My new boyfriend and I moved in with my parents for a while when the lease on his rented house was up. I didn’t have to pretend in this relationship – I was myself, and it was fine, and I could do what I pleased, go out where I liked and with whomever I liked, wear what I wanted, and because I had that freedom I didn’t need to rebel against anything and I settled right down. I never felt more comfortable, more secure or more happy than when I was being held in his arms.
Our relationship was tested almost four years into it. Relatives from both families died at an alarming rate, and we attended a funeral each week for ten weeks solid, until only our immediate family was left. Then my grandfather died; my world fell apart. I was utterly crushed, devastated and bereft – and then his grandfather died within a month. The pair of us clung to one another, the emptiness inside us both. The Autumn of that year, I lost my grandmother, too, and once again my world collapsed as I watched my mother and father crumble again, watched aunts and uncles and cousins shake with emotion and saw the same minister provide another moving service at the same crematorium that I’d already spent so much time in – I felt the sympathetic eyes of friends on me, the crumpled mess who’d lost almost everyone that meant something in my life. I don’t know what I’d have done throughout that time if it hadn’t been for my boyfriend. Despite his own grief he was always there for me, knew when to give me a hug, knew when to leave me alone, knew when to say something and knew when to be quiet.
The following year, we married. I was desperate for something good, a happy event, after so much grief and sorrow, but it was a bittersweet day as I realised how small our family had become and that my grandparents and so many other relatives didn’t make it to our wedding. After we married we discussed where we would live, where we would build our future, and we thought about moving 100 miles away, to East Anglia .
I’d only visited a handful of times; I’d never holidayed in East Anglia like The Hubby had done when he was a child. I had no experience of this area of the country, had never considered moving away from my roots before – I’d been brought up in the same house where my parents moved when mum was pregnant with me and where they still live to this day, and moving away from familiarity wasn’t something I’d considered before. Then again, everywhere I turned held a memory of someone who wasn’t alive anymore, a time when I went here and there with great aunts, great uncles, or with my grandparents. We discussed the pros and cons of moving away and I found myself telling The Hubby that I thought it was a really good idea. My past was there – my future was with The Hubby, wherever he wanted to settle. We started house hunting and found the perfect place within a few weeks – we moved in within a month. Within a week of us being here it felt like home – we’d lived for two years in a rented property before moving and that was always ‘the house’, with my parents house remaining as ‘home’, but within a week of living here that changed and this was ‘home’.
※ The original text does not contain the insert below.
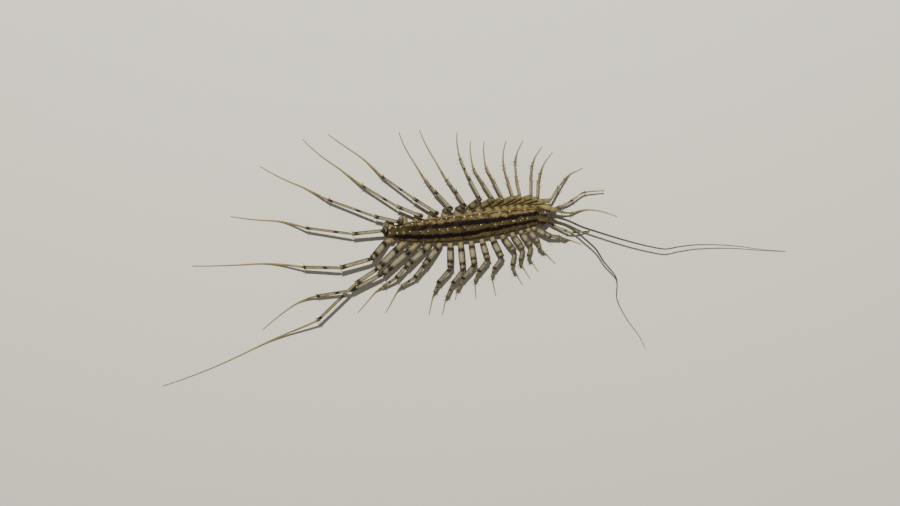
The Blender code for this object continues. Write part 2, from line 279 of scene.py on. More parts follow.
def ringedLine(line, swells, radiusAt):
    fine = []
    radii = []
    count = len(line) - 1
    for index in range(count):
        for part, swell in swells:
            fine.append(line[index].lerp(line[index + 1], part))
            radii.append(radiusAt((index + part) / count) * swell)
    return fine, radii


def ringSeam(turn, width):
    return bell(turn % 1, 0.99, 0.1) + bell(turn % 1, 0.0, width)


def keepAboveFloor(points, radii):
    for point, radius in zip(points, radii):
        point.z = max(point.z, radius)


def addHair(shape, root, direction, length, radius, dark, gold, place, bend=0.0, joints=1):
    direction = direction.normalized()
    across = direction.cross(up)
    if across.length < 0.1:
        across = direction.cross(Vector((1, 0, 0)))
    across.normalize()
    over = direction.cross(across)
    rows = []
    for joint in range(joints):
        share = joint / joints
        middle = root + direction * length * share - up * bend * length * share * share
        size = radius * (1 - 0.75 * share)
        offsets = [sideways((direction, across, over), 2 * pi * side / 3) * size for side in range(3)]
        rows.append([addPoint(shape, middle + offset, dark, gold) for offset in offsets])
    tip = addPoint(shape, root + direction * length - up * bend * length, dark, gold)
    u, v = place
    patch = 0.0015  # half a tuft's patch in the map
    corners = ((u - patch, v - patch), (u + patch, v - patch), (u, v + patch))
    addFace(shape, tuple(rows[0][::-1]), corners[::-1])
    for near, far in zip(rows, rows[1:]):
        for side, after in ((0, 1), (1, 2), (2, 0)):
            addFace(shape, (near[side], near[after], far[after], far[side]),
                    (corners[0], corners[1], (u + patch, v + patch), corners[2]))
    for side in range(3):
        addFace(shape, (rows[-1][side], rows[-1][(side + 1) % 3], tip), corners)


def addBristle(shape, tube, index, angle, reach, spread, length, radius, dark, gold, bend=0.0, joints=1):
    out = sideways(tube["frames"][index], angle)
    root = tube["line"][index] + out * tube["radii"][index] * reach
    corner = tubeCorner(tube["area"], index / (len(tube["line"]) - 1), angle)
    lean = tube["frames"][index][0] + out * spread
    addHair(shape, root, lean, length, radius, dark, gold, corner, bend, joints)


# Materials

def shellMaterial(name, look):
    material, shader = newMaterial(name)
    nodes = material.node_tree.nodes
    links = material.node_tree.links

    def addNode(kind, output, values, sources, **settings):
        node = nodes.new(f"ShaderNode{kind}")
        for setting, value in settings.items():
            setattr(node, setting, value)
        for socket, value in values.items():
            node.inputs[socket].default_value = value
        for socket, source in sources.items():
            links.new(source, node.inputs[socket])
        return node.outputs[output]

    place = addNode("TexCoord", "Object", {}, {})

    def grain(size, detail):
        return addNode("TexNoise", "Fac", {"Scale": 1 / (size * mm), "Detail": detail}, {"Vector": place})

    def ramp(factor, low, high):
        return addNode("MapRange", "Result", {"From Min": low, "From Max": high}, {"Value": factor})

    def tone(key):
        return addNode("Attribute", "Fac", {}, {}, attribute_name=key)

    def blend(factor, values, sources):  # sockets 6 and 7 are the two colours
        return addNode("Mix", 2, values, {0: factor, **sources}, data_type="RGBA")

    mottle = ramp(grain(look["mottle"], 3), 0.35, 0.7)
    base = blend(mottle, {6: (*look["light"][0], 1), 7: (*look["light"][1], 1)}, {})
    base = blend(tone("gold"), {7: (*look["gold"], 1)}, {6: base})
    speckle = ramp(grain(look["speckle"], 2), 0.6, 0.72)
    speckled = blend(speckle, {6: (*look["dark"][0], 1), 7: (*look["dark"][1], 1)}, {})
    links.new(blend(tone("dark"), {}, {6: base, 7: speckled}), shader.inputs["Base Color"])
    fine = grain(look["speckle"] * 0.6, 4)
    low, high = look["rough"]
    gloss = addNode("MapRange", "Result", {"To Min": low, "To Max": high}, {"Value": fine})
    links.new(gloss, shader.inputs["Roughness"])
    pits = addNode("TexVoronoi", "Distance", {"Scale": 1 / (look["pit"] * mm)}, {"Vector": place})
    height = addNode("Math", "Value", {}, {0: pits, 1: fine}, operation="ADD")
    strength, depth = look["bump"]
    bump = addNode("Bump", "Normal", {"Strength": strength, "Distance": depth * mm}, {"Height": height})
    links.new(bump, shader.inputs["Normal"])
    shader.inputs["Specular IOR Level"].default_value = look["shine"]
    shader.inputs["Coat Weight"].default_value = look["coat"]
    shader.inputs["Coat Roughness"].default_value = 0.25
    return material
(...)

In December 2009 I discovered I was pregnant – The Boy was born in August 2010 and the closeness and love I had for The Hubby before has increased even more now he is the father of our beautiful child. He’s still as thoughtful and sweet and kind as he was when I first got to know him, and he knows me better than anyone. Throughout labour with our son, The Hubby was the perfect birth partner, he knew exactly what to do and when (no mean feat, considering that literally everybody else who was involved pissed me off at some point during the experience!)
We’ll have been together for 12 years in July this year – I’ve still got the first photograph ever taken of us as a couple, taken about a week after we got together and we still say “I love you” at least once a day to one another. I try not to get the hump with him and if I do I just say it and get it out of my system rather than have a fight with him about it – in 12 years we’ve not had a major fight, we’ve only had occasional bickering and a bit of annoyed banter. I still miss him when we’re apart; we still message one another several times throughout a normal day and finish our text messages with kisses. I used to wonder how my parents put up with one another – they’ve been together for almost 40 years and married for over 30 years – but now I realise that if it’s the right person then it doesn’t feel that long, and it isn’t that much of a challenge. Obviously there are times when you argue and bicker and things aren’t going smoothly, but you get through it together and it makes you stronger and happier.
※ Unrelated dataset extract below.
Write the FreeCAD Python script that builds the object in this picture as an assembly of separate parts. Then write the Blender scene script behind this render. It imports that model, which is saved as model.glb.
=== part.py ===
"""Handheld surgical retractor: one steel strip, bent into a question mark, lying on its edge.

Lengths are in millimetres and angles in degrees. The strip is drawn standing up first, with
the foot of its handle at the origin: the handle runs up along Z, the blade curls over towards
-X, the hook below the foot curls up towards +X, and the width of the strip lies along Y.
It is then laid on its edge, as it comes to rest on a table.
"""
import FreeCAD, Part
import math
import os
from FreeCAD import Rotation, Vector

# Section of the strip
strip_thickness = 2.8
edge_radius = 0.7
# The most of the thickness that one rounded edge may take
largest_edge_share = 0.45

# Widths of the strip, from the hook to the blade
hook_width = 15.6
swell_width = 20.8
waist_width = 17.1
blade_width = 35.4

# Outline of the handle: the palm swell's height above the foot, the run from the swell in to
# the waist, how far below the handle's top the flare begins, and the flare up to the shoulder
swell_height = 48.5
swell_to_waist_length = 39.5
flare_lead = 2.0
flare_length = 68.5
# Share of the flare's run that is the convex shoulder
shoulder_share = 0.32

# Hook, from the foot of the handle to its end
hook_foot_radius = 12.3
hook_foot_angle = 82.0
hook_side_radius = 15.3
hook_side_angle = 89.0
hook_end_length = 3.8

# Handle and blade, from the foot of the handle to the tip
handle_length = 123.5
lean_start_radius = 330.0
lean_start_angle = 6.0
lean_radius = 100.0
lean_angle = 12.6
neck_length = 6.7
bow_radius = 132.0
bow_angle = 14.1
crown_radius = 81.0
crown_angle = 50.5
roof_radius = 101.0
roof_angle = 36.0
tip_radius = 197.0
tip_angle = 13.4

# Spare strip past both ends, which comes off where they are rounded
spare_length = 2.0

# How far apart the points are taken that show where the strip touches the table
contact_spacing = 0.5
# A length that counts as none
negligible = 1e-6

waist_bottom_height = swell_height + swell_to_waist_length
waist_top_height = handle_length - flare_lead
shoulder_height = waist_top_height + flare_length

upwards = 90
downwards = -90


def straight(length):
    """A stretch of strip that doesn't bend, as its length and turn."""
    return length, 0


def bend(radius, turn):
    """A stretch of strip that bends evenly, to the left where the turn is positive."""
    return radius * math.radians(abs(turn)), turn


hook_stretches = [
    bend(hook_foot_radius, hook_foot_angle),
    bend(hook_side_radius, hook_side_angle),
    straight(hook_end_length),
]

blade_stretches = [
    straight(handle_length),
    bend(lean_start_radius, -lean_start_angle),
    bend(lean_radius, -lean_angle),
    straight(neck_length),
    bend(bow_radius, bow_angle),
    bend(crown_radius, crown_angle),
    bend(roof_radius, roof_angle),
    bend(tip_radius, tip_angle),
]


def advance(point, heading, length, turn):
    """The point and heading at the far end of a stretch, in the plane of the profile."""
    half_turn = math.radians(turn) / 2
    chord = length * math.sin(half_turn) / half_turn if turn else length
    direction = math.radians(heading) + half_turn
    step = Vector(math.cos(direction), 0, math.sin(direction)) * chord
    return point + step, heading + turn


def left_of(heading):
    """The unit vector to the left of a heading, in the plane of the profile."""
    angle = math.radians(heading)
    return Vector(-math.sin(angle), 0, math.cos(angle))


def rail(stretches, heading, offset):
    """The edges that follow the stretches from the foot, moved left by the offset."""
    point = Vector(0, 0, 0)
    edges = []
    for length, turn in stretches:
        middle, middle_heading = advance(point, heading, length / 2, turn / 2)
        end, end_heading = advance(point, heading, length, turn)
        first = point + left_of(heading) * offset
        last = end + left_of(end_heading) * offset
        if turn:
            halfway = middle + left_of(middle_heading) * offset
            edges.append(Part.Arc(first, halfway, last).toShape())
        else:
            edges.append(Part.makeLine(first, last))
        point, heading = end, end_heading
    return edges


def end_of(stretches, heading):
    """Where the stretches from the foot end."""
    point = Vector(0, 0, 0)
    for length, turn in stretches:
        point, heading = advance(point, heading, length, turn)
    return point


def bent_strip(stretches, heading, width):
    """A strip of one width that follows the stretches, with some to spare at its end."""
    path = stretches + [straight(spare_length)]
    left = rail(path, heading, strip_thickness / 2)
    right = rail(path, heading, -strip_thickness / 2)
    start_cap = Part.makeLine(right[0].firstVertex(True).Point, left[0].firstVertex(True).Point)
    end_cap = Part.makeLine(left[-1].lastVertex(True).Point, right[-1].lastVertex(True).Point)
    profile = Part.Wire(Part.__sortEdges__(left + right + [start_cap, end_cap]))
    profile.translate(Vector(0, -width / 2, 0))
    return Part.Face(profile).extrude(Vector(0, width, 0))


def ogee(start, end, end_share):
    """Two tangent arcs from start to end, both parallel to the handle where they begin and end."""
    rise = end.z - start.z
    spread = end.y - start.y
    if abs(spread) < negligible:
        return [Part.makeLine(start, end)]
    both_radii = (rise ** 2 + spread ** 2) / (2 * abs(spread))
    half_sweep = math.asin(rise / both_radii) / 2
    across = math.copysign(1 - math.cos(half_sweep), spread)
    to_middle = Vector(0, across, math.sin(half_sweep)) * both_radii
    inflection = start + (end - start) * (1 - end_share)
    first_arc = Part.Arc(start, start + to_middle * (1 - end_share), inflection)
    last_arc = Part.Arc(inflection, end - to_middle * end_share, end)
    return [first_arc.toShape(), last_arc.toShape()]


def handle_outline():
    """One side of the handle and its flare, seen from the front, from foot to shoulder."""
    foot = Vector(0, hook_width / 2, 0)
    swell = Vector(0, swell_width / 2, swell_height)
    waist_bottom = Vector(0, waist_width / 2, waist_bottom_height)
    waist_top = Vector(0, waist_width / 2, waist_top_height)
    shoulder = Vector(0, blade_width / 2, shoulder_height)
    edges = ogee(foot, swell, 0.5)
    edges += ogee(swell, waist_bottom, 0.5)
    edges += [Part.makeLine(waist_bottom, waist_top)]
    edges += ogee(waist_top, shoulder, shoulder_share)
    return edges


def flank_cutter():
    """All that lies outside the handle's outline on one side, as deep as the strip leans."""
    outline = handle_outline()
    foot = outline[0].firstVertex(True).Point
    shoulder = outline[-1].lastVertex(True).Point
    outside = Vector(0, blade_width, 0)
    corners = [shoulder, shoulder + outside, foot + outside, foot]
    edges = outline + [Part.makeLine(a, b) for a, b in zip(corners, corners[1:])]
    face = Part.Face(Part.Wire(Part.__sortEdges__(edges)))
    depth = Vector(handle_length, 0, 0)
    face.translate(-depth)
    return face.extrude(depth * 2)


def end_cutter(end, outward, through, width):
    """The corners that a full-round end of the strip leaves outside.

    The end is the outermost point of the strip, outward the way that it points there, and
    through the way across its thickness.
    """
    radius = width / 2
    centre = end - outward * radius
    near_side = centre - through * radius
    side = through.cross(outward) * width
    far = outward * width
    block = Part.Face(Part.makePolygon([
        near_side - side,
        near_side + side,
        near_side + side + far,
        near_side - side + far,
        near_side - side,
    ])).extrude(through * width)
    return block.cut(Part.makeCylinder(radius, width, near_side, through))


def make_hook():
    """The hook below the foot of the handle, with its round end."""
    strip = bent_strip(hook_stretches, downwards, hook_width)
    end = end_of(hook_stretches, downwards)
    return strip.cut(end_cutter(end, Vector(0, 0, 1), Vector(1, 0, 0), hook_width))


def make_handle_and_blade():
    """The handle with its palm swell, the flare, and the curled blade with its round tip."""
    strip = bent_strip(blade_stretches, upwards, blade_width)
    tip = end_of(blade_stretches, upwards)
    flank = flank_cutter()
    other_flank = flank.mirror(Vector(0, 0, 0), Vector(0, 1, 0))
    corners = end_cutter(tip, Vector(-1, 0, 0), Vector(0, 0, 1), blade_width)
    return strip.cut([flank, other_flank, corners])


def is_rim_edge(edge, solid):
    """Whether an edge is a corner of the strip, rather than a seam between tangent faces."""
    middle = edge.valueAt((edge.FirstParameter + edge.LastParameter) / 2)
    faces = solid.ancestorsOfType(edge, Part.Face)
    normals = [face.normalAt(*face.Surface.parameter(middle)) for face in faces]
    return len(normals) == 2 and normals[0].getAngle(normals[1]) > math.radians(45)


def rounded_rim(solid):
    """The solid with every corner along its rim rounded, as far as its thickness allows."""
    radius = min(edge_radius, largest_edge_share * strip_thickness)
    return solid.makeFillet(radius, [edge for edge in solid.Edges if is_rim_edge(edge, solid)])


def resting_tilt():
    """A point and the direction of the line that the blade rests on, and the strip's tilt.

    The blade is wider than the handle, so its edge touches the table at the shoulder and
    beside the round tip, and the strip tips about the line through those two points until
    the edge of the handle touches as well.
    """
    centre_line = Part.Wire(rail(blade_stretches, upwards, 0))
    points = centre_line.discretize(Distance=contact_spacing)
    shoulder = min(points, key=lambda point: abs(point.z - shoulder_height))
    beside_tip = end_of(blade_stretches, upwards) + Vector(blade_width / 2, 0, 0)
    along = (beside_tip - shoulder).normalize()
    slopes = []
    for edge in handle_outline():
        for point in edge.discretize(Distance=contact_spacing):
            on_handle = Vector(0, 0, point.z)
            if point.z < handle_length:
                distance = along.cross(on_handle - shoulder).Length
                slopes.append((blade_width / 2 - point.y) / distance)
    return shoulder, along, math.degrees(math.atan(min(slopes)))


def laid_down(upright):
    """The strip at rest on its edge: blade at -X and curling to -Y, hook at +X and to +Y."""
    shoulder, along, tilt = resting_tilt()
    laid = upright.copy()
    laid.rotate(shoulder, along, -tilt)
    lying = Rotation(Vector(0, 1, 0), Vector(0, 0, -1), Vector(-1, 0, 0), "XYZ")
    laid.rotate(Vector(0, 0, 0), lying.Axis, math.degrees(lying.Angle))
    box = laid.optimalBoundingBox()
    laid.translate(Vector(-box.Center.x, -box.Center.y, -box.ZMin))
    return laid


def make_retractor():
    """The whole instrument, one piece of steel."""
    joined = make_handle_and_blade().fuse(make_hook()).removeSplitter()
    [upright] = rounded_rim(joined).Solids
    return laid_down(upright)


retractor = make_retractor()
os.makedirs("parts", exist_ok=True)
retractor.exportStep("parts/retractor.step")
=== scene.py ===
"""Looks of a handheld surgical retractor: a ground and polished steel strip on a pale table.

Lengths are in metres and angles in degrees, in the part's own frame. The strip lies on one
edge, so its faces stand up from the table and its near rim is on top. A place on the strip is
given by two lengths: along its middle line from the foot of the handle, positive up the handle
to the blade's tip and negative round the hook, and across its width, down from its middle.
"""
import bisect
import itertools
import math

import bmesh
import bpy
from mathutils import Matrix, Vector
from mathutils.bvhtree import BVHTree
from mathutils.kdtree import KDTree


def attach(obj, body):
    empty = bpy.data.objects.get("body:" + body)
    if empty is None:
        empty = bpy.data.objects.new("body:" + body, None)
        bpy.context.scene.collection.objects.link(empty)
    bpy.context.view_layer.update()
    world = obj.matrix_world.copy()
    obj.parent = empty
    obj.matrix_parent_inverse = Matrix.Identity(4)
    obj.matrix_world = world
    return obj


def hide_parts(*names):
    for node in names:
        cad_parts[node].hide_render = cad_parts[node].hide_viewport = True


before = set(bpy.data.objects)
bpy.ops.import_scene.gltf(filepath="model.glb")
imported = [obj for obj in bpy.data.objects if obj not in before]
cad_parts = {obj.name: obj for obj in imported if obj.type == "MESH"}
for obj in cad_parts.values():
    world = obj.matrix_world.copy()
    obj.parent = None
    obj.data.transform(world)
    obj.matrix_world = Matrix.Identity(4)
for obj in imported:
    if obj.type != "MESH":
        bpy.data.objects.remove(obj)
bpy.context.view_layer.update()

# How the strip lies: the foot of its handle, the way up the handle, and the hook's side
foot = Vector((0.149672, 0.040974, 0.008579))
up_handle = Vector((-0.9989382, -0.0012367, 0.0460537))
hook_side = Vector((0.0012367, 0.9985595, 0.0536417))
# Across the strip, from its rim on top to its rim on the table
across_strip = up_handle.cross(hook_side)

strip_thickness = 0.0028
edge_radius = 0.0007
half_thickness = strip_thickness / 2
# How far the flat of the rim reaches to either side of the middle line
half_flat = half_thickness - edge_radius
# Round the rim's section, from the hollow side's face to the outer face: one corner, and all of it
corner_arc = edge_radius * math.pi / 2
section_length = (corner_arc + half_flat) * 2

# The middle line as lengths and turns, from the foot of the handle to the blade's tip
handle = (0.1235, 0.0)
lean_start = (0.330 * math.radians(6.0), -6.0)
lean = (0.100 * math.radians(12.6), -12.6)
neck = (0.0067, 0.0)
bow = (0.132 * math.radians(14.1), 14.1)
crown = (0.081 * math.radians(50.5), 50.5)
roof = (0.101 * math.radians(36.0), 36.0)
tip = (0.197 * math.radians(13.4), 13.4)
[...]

The Boy and I were away last week, and we arrived home on Sunday. The Hubby had been busy - as well as doing all the housework, he’d started the laundry and been shopping! Yesterday morning he got up with The Boy and left me to have a lie-in; last night he cooked us a lovely dinner.
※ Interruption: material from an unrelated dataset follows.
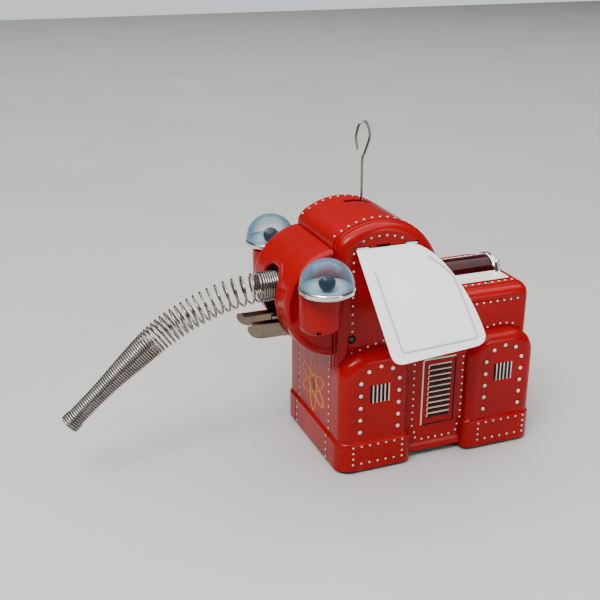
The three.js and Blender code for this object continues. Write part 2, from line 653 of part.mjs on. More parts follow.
function frontBracket() {
  const low = PLATE.high + GAP;
  const [front, rear] = [FRONT_AXLE.x - BRACKET.reach, FRONT_AXLE.x + BRACKET.reach];
  const outer = BRACKET.half + BRACKET.sheet;
  const cheeks = [-1, 1].map((side) => {
    const [yLow, yHigh] = inOrder(side * BRACKET.half, side * outer);
    return box([front, yLow, low], [rear, yHigh, FRONT_AXLE.z + BRACKET.above]);
  });
  const floor = box([front, -outer, low], [rear, outer, PLATE.high + BRACKET.floor]);
  return cut(joined(floor, ...cheeks), barY(FRONT_AXLE.x, FRONT_AXLE.z, ARBOR + GAP, -FAR, FAR, 12));
}

const greatPhase = Math.atan2(second.z - WINDING.z, second.x - WINDING.x);
const secondPinionPhase = meshedPhase(WINDING, TEETH.great, greatPhase, second, TEETH.pinion);
const thirdPinionPhase = meshedPhase(WINDING, TEETH.great, greatPhase, third, TEETH.pinion);
const driveLine = Math.atan2(REAR_AXLE.z - second.z, REAR_AXLE.x - second.x);
const sparkLine = Math.atan2(SPARK.z - third.z, SPARK.x - third.x);

addPair('motor_plate', motorPlate(), 'plate');
[[MOTOR.front + 4, MOTOR.high - 5], [MOTOR.rear - 3, MOTOR.high - 3], [MOTOR.front + 4, MOTOR.low + 5],
  [MOTOR.rear - 2.5, 40]]
  .forEach(([x, z], index) => add(`pillar_${index + 1}`, pillar(x, z), 'brass'));
add('mainspring', mainspring(), 'springSteel');
add('winding_arbor', windingArbor(), 'springSteel');
add('winding_key', windingKey(), 'plate');
add('great_wheel', bored(WINDING, TEETH.great, greatPhase, layers.great), 'brass');
add('second_pinion', pinionArbor(second, TEETH.pinion, secondPinionPhase, layers.great), 'springSteel');
add('second_wheel', bored(second, TEETH.wheel, driveLine, layers.drive), 'brass');
add('third_pinion', pinionArbor(third, TEETH.pinion, thirdPinionPhase, layers.great), 'springSteel');
add('third_wheel', bored(third, TEETH.wheel, sparkLine, layers.train), 'brass');
add('spark_pinion', pinionArbor(SPARK, TEETH.pinion,
  meshedPhase(third, TEETH.wheel, sparkLine, SPARK, TEETH.pinion), layers.train), 'springSteel');
add('spark_wheel', cut(barY(SPARK.x, SPARK.z, SPARK.radius, -8, -4, 28),
  barY(SPARK.x, SPARK.z, ARBOR + GAP, -9, -3, 12)), 'flint');
add('crank_disc', crankDisc(), 'plate');
add('axle_pinion', gear(REAR_AXLE, TEETH.axlePinion,
  meshedPhase(second, TEETH.wheel, driveLine, REAR_AXLE, TEETH.axlePinion),
  layers.drive[0] - OVERLAP, layers.drive[1] + OVERLAP, ARBOR + GAP), 'brass');
for (const [name, axle] of [['rear', REAR_AXLE], ['front', FRONT_AXLE]]) {
  add(`${name}_axle`, barY(axle.x, axle.z, ARBOR, -WHEEL.y - WHEEL.width - 2, WHEEL.y + WHEEL.width + 2, 12),
    'springSteel');
  add(`${name}_left_wheel`, roadWheel(axle), 'rubber');
  add(`${name}_right_wheel`, mirrored(roadWheel(axle)), 'rubber');
}
add('front_bracket', frontBracket(), 'plate');

// ---------------------------------------------------------------- flint, rocker and link
const flintTop = SPARK.z + SPARK.radius + GAP;
add('flint', box([SPARK.x - FLINT.half, FLINT.front, flintTop],
  [SPARK.x + FLINT.half, FLINT.back, flintTop + FLINT.height]), 'flint');

// A leaf spring on the left motor plate holds the flint down on the spark wheel.
function flintSpring() {
  const low = flintTop + FLINT.height + GAP;
  const outer = -plateFace - FLINT.foot;
  const [front, rear] = [SPARK.x - FLINT.leafHalf, SPARK.x + FLINT.leafHalf];
  const leaf = box([front, outer, low], [rear, FLINT.back + 0.5, low + FLINT.leaf]);
  const foot = box([front, outer, MOTOR.high - 6], [rear, -plateFace - GAP, low + FLINT.leaf]);
  return joined(leaf, foot);
}

add('flint_spring', flintSpring(), 'springSteel');

// The rocker: two arms from its shaft to a cross bar above the ears' inner tabs.
function rocker() {
  const outline = new THREE.Shape();
  const [hub, barHalf, hubX, hubHalf] = [4, 2, ROCKER.x - 3, 2.6];
  outline.moveTo(hubX, ROCKER.z + hubHalf);
  outline.lineTo(ROCKER.barX - barHalf, ROCKER.barZ + barHalf);
  outline.lineTo(ROCKER.barX - barHalf, ROCKER.barZ - barHalf);
  outline.lineTo(hubX, ROCKER.z - hubHalf);
  outline.absarc(ROCKER.x, ROCKER.z, hub, Math.PI * 1.2, Math.PI * 2.8, false);
  const arms = [-1, 1].map((side) => {
    const [yLow, yHigh] = inOrder(side * ROCKER.arm, side * (ROCKER.arm + ROCKER.sheet));
    return acrossY(outline, yLow, yHigh, { curveSegments: 8 });
  });
  const barEnd = ROCKER.arm + ROCKER.sheet + 4.9;
  const bar = barY(ROCKER.barX, ROCKER.barZ, ROCKER.bar, -barEnd, barEnd, 10);
  return cut(joined(...arms, bar), barY(ROCKER.x, ROCKER.z, ARBOR + GAP, -FAR, FAR, 12));
}

// The link rod hangs from the rocker's left hub and ends beside the crank pin.
function linkRod() {
  const y = -ROCKER.arm - ROCKER.sheet - GAP - 0.5;
  const top = new THREE.Vector3(ROCKER.x, y, ROCKER.z - 5);
  const end = new THREE.Vector3(second.x + CRANK.throw, y, second.z);
  return wire([top, top.clone().lerp(end, 0.5), end], 0.7, 4, 8);
}

const rockerShaftEnd = CORE.half - WALL - GAP;
add('rocker_shaft', barY(ROCKER.x, ROCKER.z, ARBOR, -rockerShaftEnd, rockerShaftEnd, 12), 'plate');
add('rocker', rocker(), 'plate');
add('link_rod', linkRod(), 'springSteel');

// ---------------------------------------------------------------- stand the toy on its origin
const extent = new THREE.Box3().setFromObject(robot);
const middle = extent.getCenter(new THREE.Vector3());
robot.position.set(-middle.x, -middle.y, -extent.min.z);

export default robot;
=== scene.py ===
"""Looks of the tin wind-up elephant robot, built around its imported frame.

Shapes are drawn in the toy's own millimetres: -X is forwards, -Y is the toy's left side, +Z is up,
x = 0 is the middle of the body and z = 0 is the lower edge of the skirt. `place` moves them into
the frame, from the corner of the CAD side shell.
"""

import json
from math import acos, asin, copysign, cos, degrees, pi as PI, radians, sin, sqrt

import bmesh
import bpy
from mathutils import Matrix, Vector


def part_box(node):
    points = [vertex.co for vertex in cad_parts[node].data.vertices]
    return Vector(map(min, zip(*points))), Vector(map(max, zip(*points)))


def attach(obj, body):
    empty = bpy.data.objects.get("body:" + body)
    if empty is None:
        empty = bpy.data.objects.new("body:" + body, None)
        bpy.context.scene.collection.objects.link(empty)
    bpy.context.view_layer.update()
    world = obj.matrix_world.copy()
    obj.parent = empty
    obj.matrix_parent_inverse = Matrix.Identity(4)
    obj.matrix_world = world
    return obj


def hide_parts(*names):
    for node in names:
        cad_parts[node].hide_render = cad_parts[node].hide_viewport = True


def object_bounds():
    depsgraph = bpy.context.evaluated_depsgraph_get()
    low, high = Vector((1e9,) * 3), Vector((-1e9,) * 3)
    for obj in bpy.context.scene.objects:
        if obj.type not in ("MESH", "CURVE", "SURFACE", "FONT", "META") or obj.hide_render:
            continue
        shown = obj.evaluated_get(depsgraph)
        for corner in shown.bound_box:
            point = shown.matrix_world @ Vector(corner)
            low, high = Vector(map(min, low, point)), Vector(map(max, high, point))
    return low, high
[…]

For me, it’s still him – it has been for years and I can’t see that changing any time soon. I can’t imagine my life without him in it. So, this Valentines Day, rather than spending a lot of money on stupid teddies, pointless trinkets and overpriced cards, I’m going to cook him dinner and tell him I love him, just like I do every other night of the year – after all, it doesn’t have to be Valentines Day for me to appreciate him!